The goal is quality interest
More views do not always mean better results. What matters is whether your listing connects with buyers who understand the value of the home, the location, and the lifestyle it offers.
That is why we market Center City homes to serious buyers with a process built around presentation, precision, and reach. If you are thinking about selling and want a tailored strategy for your property, connect with Steven Piacquadio to request a free market valuation and talk through the right launch plan for your home.
FAQs
What does a premium Center City listing launch include?
- A premium launch typically includes pricing strategy, staging guidance, decluttering and cleaning, visual planning, professional photography, and listing copy tailored to the home’s specific micro-market and buyer profile.
Why does staging matter for Center City homes?
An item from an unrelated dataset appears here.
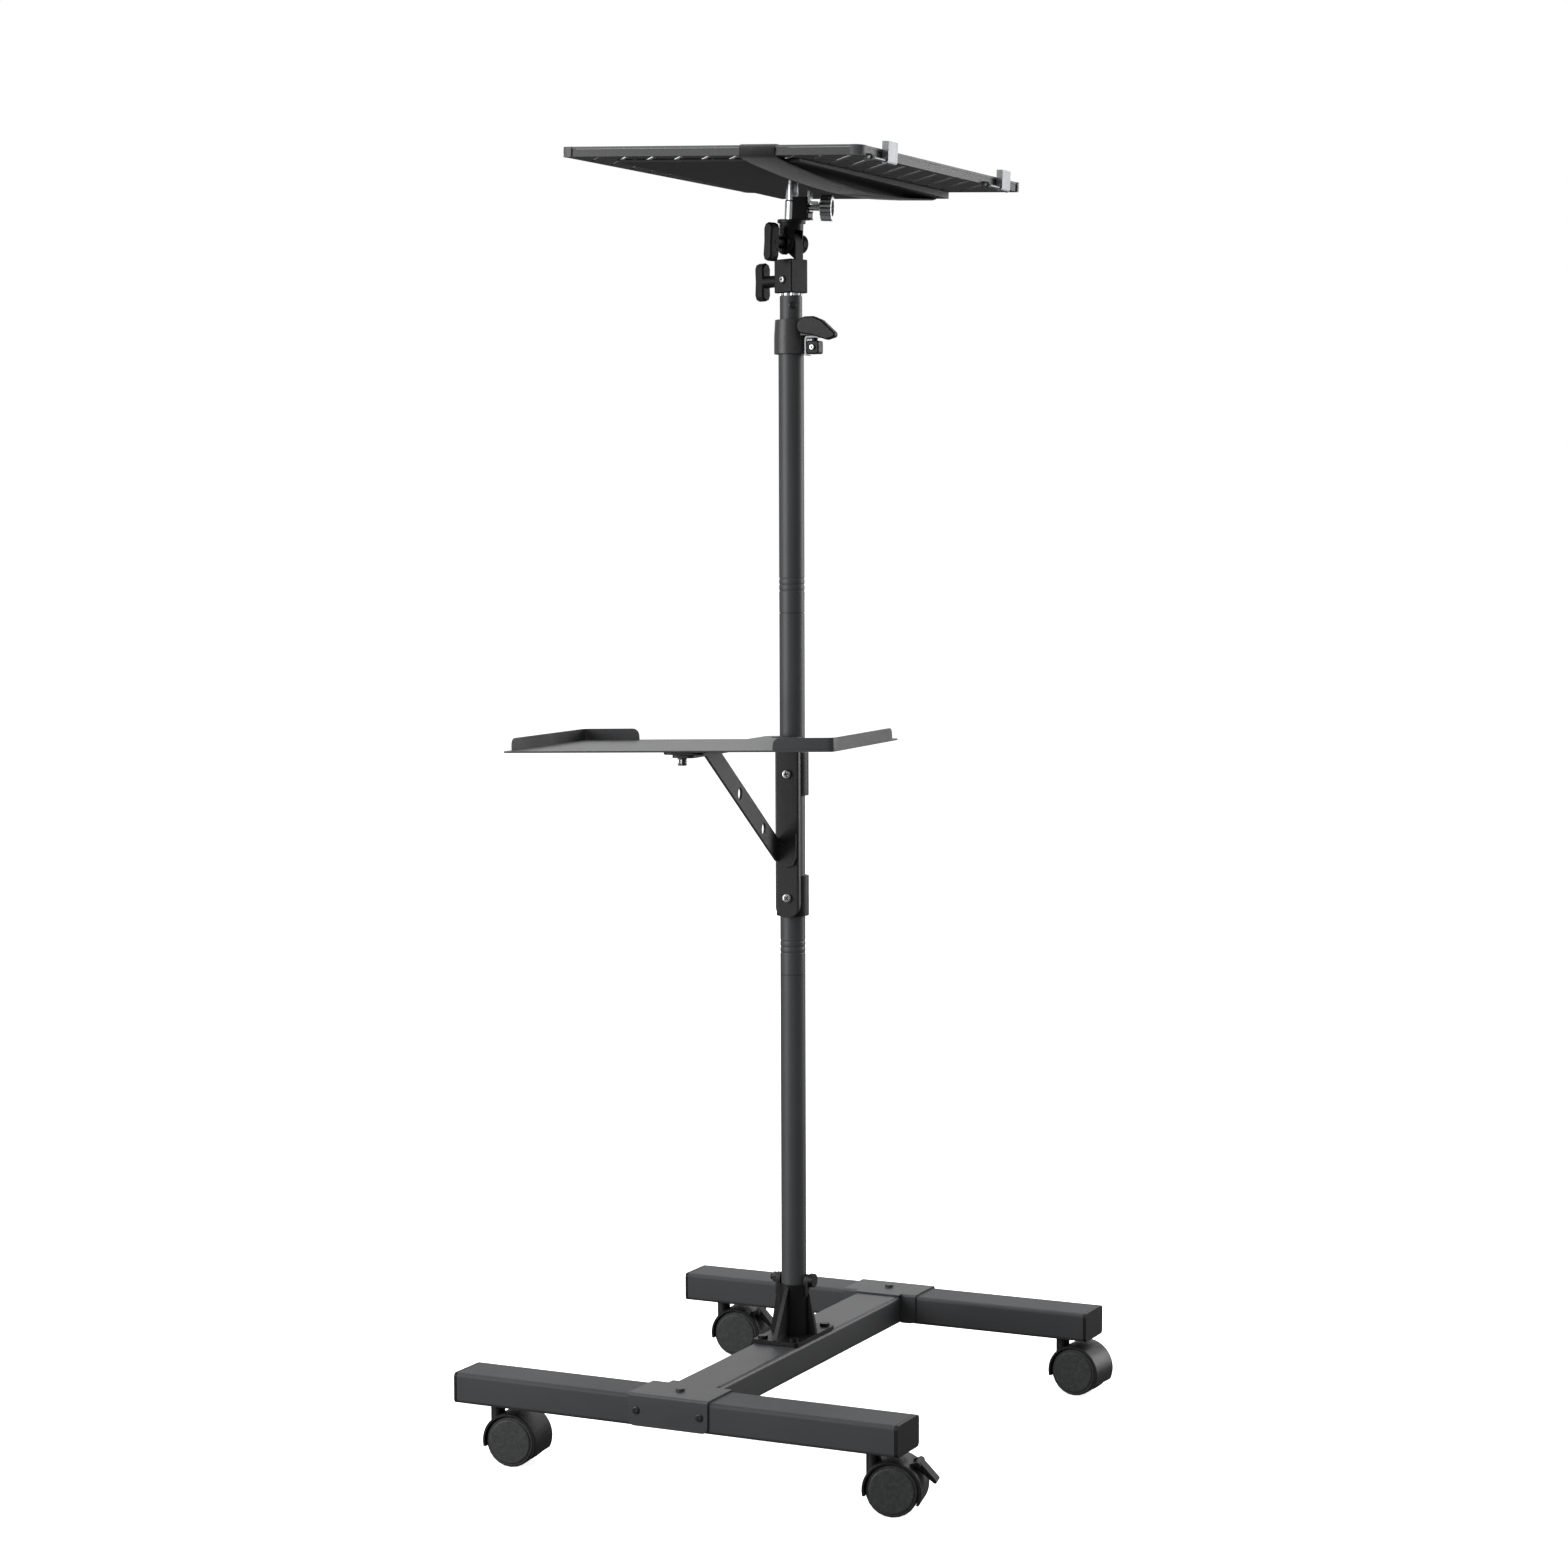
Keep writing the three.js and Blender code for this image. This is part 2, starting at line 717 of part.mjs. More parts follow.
// The pedal droops from its hinge and is pressed down to brake the wheels
function brakePedal() {
  const droop = degrees(-pedalDroop);
  const tip = point(pedalX + pedalReach * Math.cos(droop), pedalZ + pedalReach * Math.sin(droop));
  const plate = new THREE.Shape();
  plate.absarc(pedalX, pedalZ, pedalHubRadius, droop + Math.PI / 2, droop - Math.PI / 2 + 2 * Math.PI);
  plate.absarc(tip.x, tip.y, pedalThickness / 2, droop - Math.PI / 2, droop + Math.PI / 2);
  const pinHalf = pedalWidth / 2 + turnGap + earThickness;
  return join([
    softPrism(plate, pedalWidth, hoodBevel, alongY),
    rod(pedalPinRadius, -pinHalf, pinHalf, alongY, [pedalX, 0, pedalZ]),
  ]);
}

const braked = new Set(['front_right', 'rear_left']);
for (const [end, y] of bars) {
  for (const [side, sign] of sides) {
    const corner = `${end}_${side}`;
    const group = new THREE.Group();
    group.position.set(sign * stemX, y, 0);
    group.rotation.z = degrees(casterTurns[corner]);
    cart.add(group);
    piece(`${corner}_stem`, casterStem(), chrome, group);
    piece(`${corner}_hood`, casterHood(braked.has(corner)), blackPlastic, group);
    piece(`${corner}_wheels`, wheelPair(), wheelPlastic, group);
    if (braked.has(corner)) piece(`${corner}_brake_pedal`, brakePedal(), blackPlastic, group);
  }
}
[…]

- Staging helps buyers understand scale, layout, and function, which is especially important in condos, lofts, and rowhomes where storage, flow, and flexible space can influence buying decisions.
How do photos and video help attract serious buyers in Center City?
- Strong visuals help buyers evaluate the home before visiting, which can improve click-through interest online and lead to more qualified showings from buyers who already see the fit.
What should Center City listing descriptions mention besides bedrooms and bathrooms?
- Effective listing descriptions should explain practical features like parking, storage, outdoor space, building amenities, transit access, and flexible rooms that shape day-to-day living.
What does Coldwell Banker Global Luxury add to Center City home marketing?
- For select premium listings, Global Luxury can expand exposure through a broader network, targeted advertising opportunities, and luxury-focused distribution beyond standard listing channels.
How is Steven Piacquadio’s selling process different from a basic list-and-wait strategy?
- Steven’s approach is more hands-on, combining neighborhood-specific pricing, staging and presentation guidance, vendor coordination, and polished marketing designed to reach serious buyers more effectively.